:: PROBLEM STATEMENT ::
Set down the material once more, exactly as it appears.

:: SOURCE MATERIAL ::
──────────────────────────────
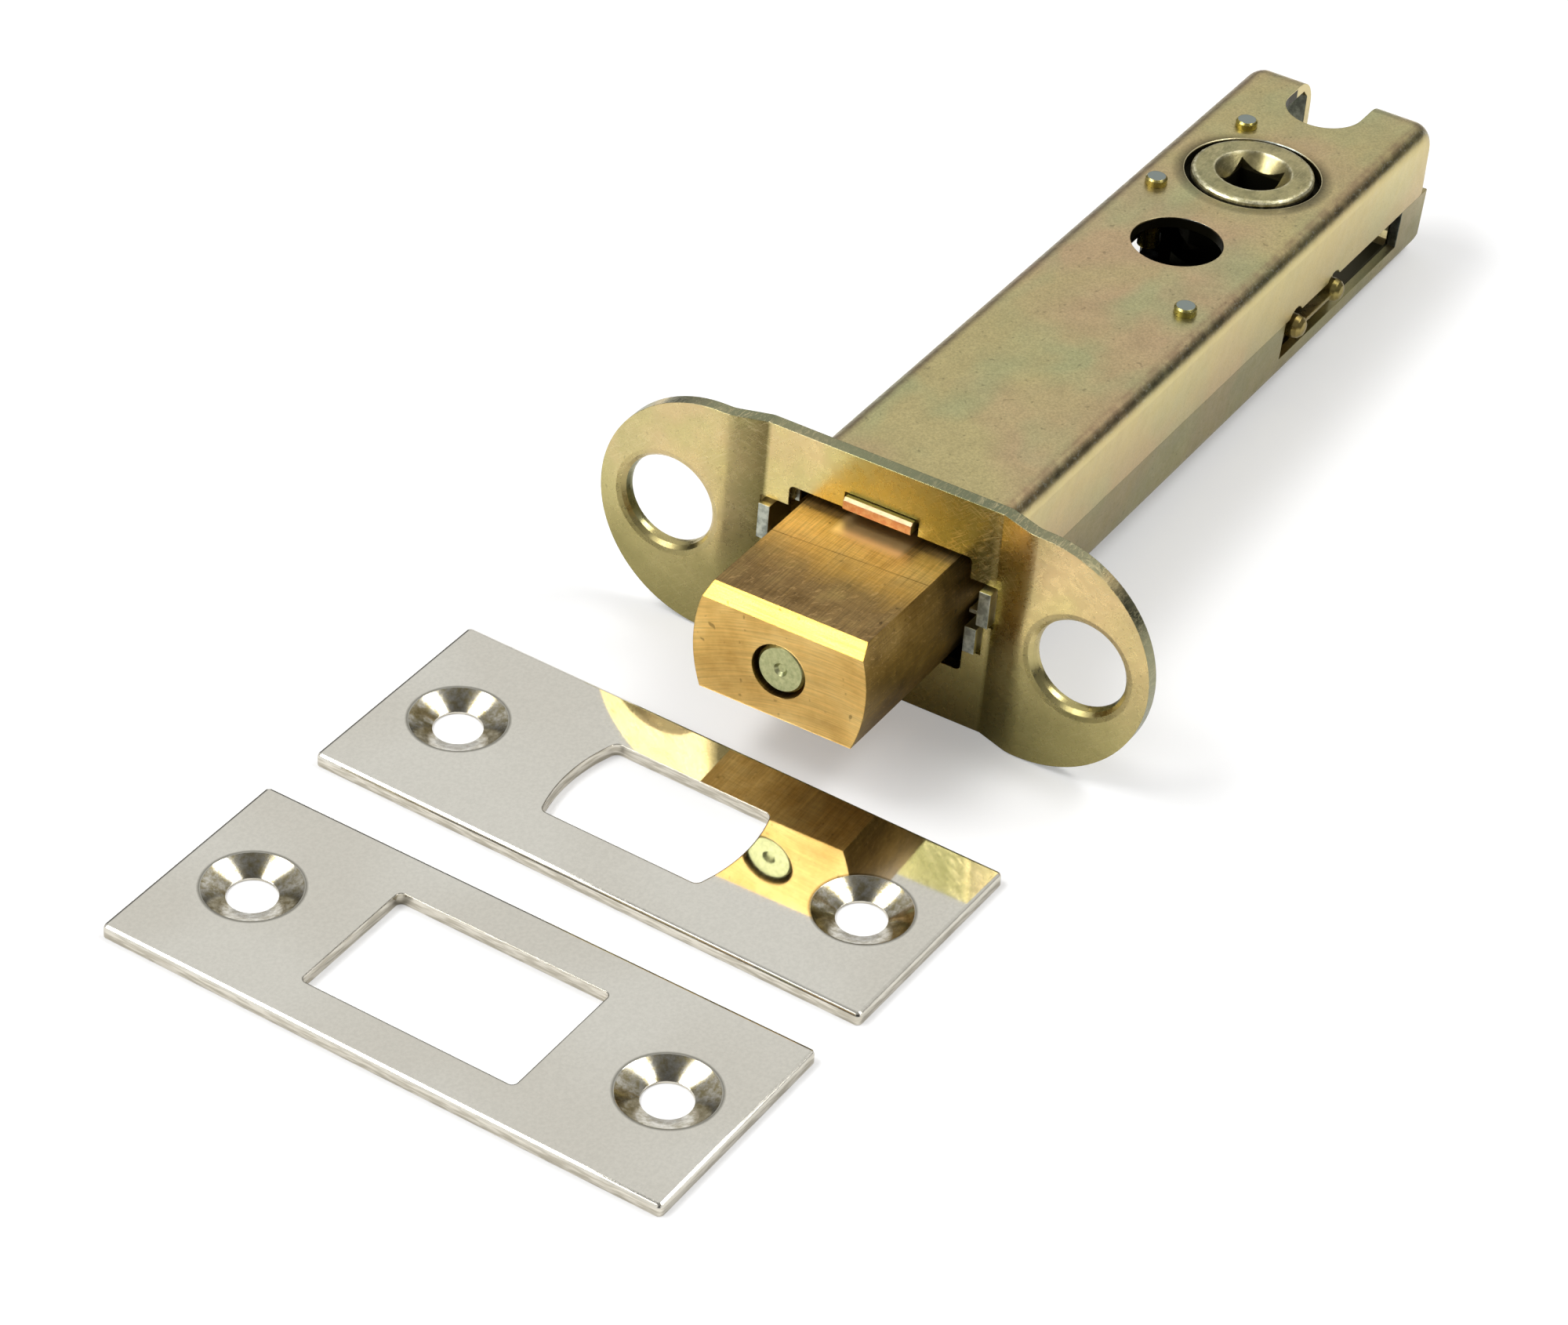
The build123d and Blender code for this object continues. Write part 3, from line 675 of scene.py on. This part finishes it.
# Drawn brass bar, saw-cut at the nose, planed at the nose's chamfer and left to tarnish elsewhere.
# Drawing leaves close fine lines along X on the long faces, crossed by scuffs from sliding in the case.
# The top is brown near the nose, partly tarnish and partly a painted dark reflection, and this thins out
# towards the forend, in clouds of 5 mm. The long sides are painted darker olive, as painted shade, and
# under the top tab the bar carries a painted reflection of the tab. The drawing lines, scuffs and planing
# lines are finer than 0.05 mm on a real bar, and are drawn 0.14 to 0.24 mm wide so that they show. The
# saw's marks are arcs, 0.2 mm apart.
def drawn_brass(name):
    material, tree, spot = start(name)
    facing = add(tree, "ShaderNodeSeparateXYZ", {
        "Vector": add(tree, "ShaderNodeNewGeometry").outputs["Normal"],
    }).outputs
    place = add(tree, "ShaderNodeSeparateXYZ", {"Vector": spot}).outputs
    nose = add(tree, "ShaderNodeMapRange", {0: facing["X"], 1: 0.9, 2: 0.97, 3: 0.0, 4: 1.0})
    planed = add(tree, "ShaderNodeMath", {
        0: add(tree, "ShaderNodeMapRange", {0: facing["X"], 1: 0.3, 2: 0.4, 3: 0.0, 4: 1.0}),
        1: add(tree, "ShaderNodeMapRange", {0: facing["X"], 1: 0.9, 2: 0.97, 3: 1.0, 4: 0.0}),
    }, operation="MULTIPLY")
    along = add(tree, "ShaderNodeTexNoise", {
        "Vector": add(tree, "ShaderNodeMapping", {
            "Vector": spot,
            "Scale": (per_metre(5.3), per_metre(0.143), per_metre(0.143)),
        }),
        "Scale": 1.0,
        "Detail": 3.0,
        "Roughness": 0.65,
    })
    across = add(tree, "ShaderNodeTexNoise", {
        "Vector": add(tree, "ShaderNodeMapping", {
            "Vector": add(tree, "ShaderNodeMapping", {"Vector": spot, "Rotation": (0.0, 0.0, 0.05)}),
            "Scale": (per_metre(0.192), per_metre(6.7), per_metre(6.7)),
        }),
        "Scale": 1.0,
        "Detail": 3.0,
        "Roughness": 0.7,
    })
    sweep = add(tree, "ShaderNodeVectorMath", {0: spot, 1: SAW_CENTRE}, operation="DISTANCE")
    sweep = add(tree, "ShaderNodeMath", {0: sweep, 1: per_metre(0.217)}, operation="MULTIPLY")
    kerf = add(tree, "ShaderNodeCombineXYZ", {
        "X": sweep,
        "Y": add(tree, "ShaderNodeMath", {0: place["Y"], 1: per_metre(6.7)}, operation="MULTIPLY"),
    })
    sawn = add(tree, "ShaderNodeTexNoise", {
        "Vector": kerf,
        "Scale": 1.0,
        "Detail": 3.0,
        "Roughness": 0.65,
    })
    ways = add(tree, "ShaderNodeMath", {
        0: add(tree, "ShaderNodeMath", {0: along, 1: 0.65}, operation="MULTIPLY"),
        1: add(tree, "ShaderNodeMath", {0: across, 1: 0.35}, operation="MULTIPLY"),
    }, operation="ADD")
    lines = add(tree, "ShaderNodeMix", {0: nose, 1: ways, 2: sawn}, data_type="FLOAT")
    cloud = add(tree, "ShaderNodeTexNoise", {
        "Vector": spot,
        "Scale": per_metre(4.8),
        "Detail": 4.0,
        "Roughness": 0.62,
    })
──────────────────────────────
:: ANSWER TO THE PROBLEM ::
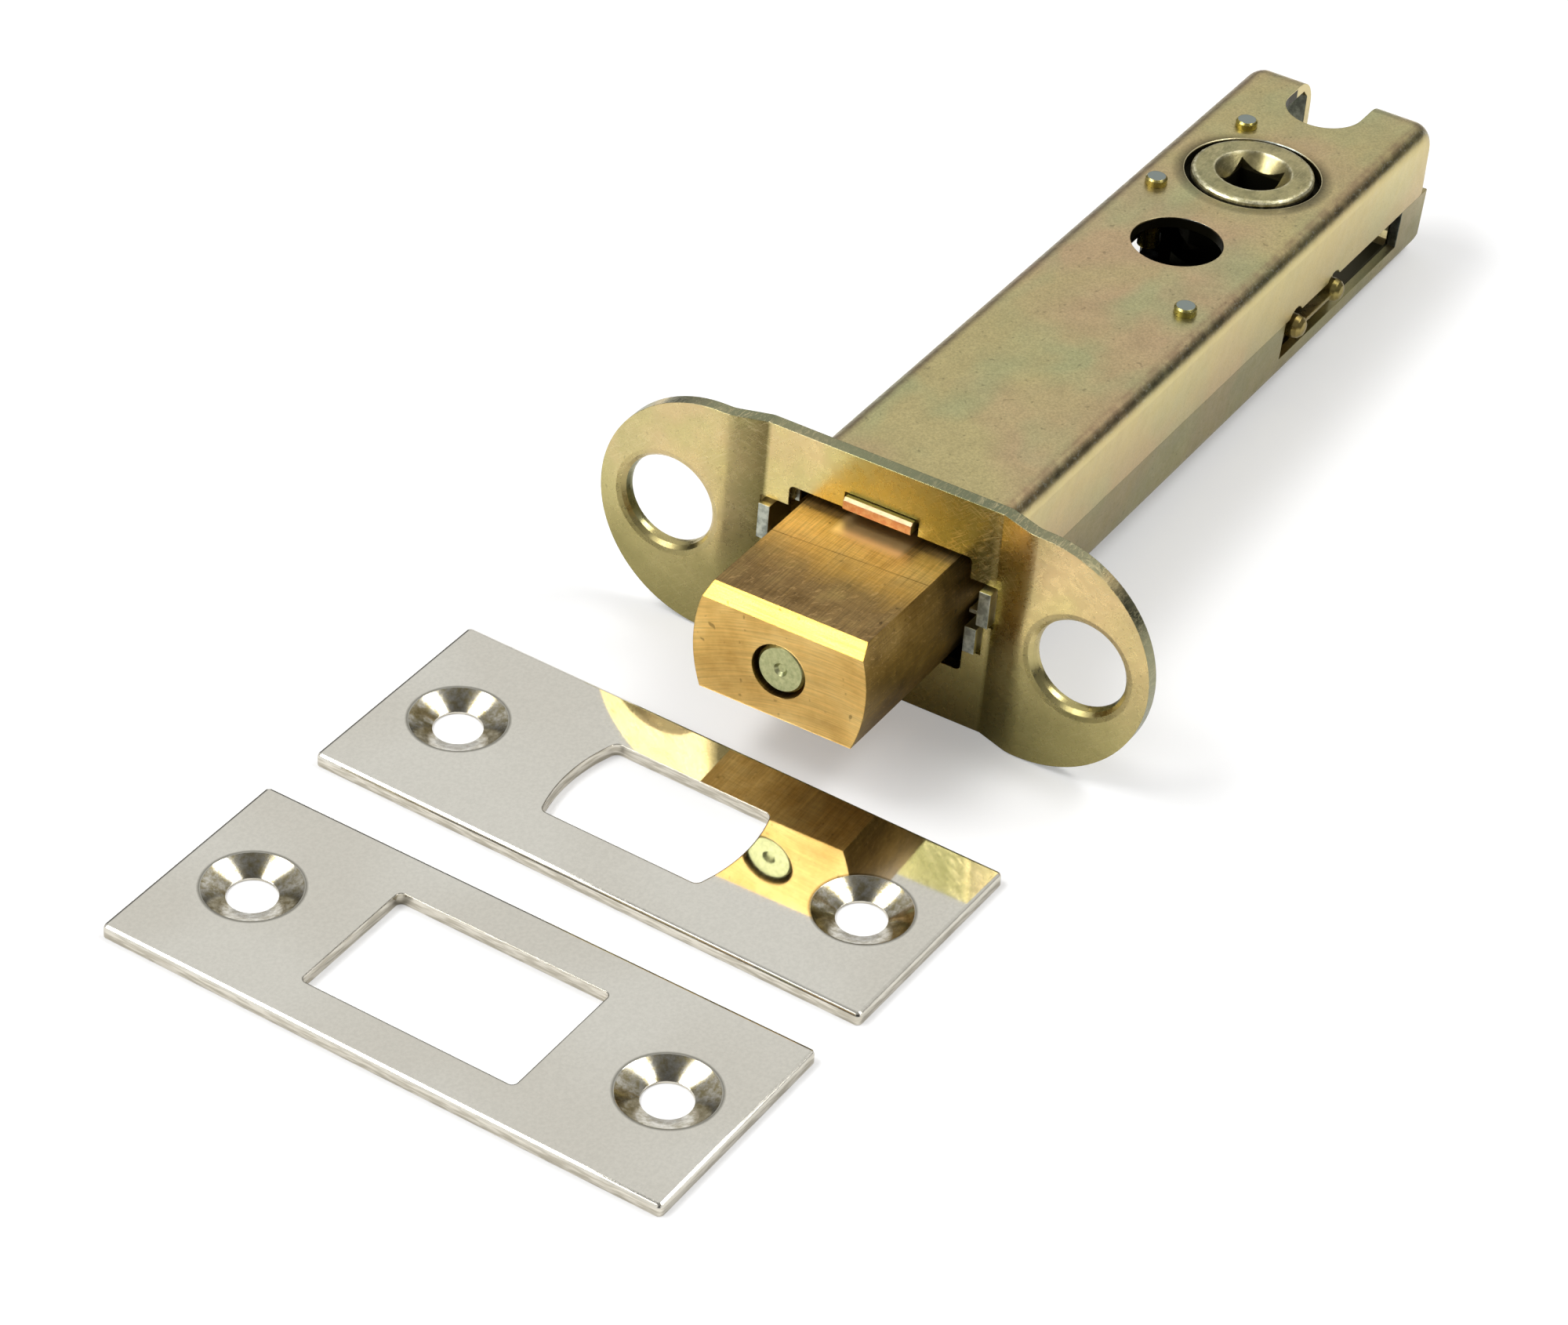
The build123d and Blender code for this object continues. Write part 3, from line 675 of scene.py on. This part finishes it.
# Drawn brass bar, saw-cut at the nose, planed at the nose's chamfer and left to tarnish elsewhere.
# Drawing leaves close fine lines along X on the long faces, crossed by scuffs from sliding in the case.
# The top is brown near the nose, partly tarnish and partly a painted dark reflection, and this thins out
# towards the forend, in clouds of 5 mm. The long sides are painted darker olive, as painted shade, and
# under the top tab the bar carries a painted reflection of the tab. The drawing lines, scuffs and planing
# lines are finer than 0.05 mm on a real bar, and are drawn 0.14 to 0.24 mm wide so that they show. The
# saw's marks are arcs, 0.2 mm apart.
def drawn_brass(name):
    material, tree, spot = start(name)
    facing = add(tree, "ShaderNodeSeparateXYZ", {
        "Vector": add(tree, "ShaderNodeNewGeometry").outputs["Normal"],
    }).outputs
    place = add(tree, "ShaderNodeSeparateXYZ", {"Vector": spot}).outputs
    nose = add(tree, "ShaderNodeMapRange", {0: facing["X"], 1: 0.9, 2: 0.97, 3: 0.0, 4: 1.0})
    planed = add(tree, "ShaderNodeMath", {
        0: add(tree, "ShaderNodeMapRange", {0: facing["X"], 1: 0.3, 2: 0.4, 3: 0.0, 4: 1.0}),
        1: add(tree, "ShaderNodeMapRange", {0: facing["X"], 1: 0.9, 2: 0.97, 3: 1.0, 4: 0.0}),
    }, operation="MULTIPLY")
    along = add(tree, "ShaderNodeTexNoise", {
        "Vector": add(tree, "ShaderNodeMapping", {
            "Vector": spot,
            "Scale": (per_metre(5.3), per_metre(0.143), per_metre(0.143)),
        }),
        "Scale": 1.0,
        "Detail": 3.0,
        "Roughness": 0.65,
    })
    across = add(tree, "ShaderNodeTexNoise", {
        "Vector": add(tree, "ShaderNodeMapping", {
            "Vector": add(tree, "ShaderNodeMapping", {"Vector": spot, "Rotation": (0.0, 0.0, 0.05)}),
            "Scale": (per_metre(0.192), per_metre(6.7), per_metre(6.7)),
        }),
        "Scale": 1.0,
        "Detail": 3.0,
        "Roughness": 0.7,
    })
    sweep = add(tree, "ShaderNodeVectorMath", {0: spot, 1: SAW_CENTRE}, operation="DISTANCE")
    sweep = add(tree, "ShaderNodeMath", {0: sweep, 1: per_metre(0.217)}, operation="MULTIPLY")
    kerf = add(tree, "ShaderNodeCombineXYZ", {
        "X": sweep,
        "Y": add(tree, "ShaderNodeMath", {0: place["Y"], 1: per_metre(6.7)}, operation="MULTIPLY"),
    })
    sawn = add(tree, "ShaderNodeTexNoise", {
        "Vector": kerf,
        "Scale": 1.0,
        "Detail": 3.0,
        "Roughness": 0.65,
    })
    ways = add(tree, "ShaderNodeMath", {
        0: add(tree, "ShaderNodeMath", {0: along, 1: 0.65}, operation="MULTIPLY"),
        1: add(tree, "ShaderNodeMath", {0: across, 1: 0.35}, operation="MULTIPLY"),
    }, operation="ADD")
    lines = add(tree, "ShaderNodeMix", {0: nose, 1: ways, 2: sawn}, data_type="FLOAT")
    cloud = add(tree, "ShaderNodeTexNoise", {
        "Vector": spot,
        "Scale": per_metre(4.8),
        "Detail": 4.0,
        "Roughness": 0.62,
    })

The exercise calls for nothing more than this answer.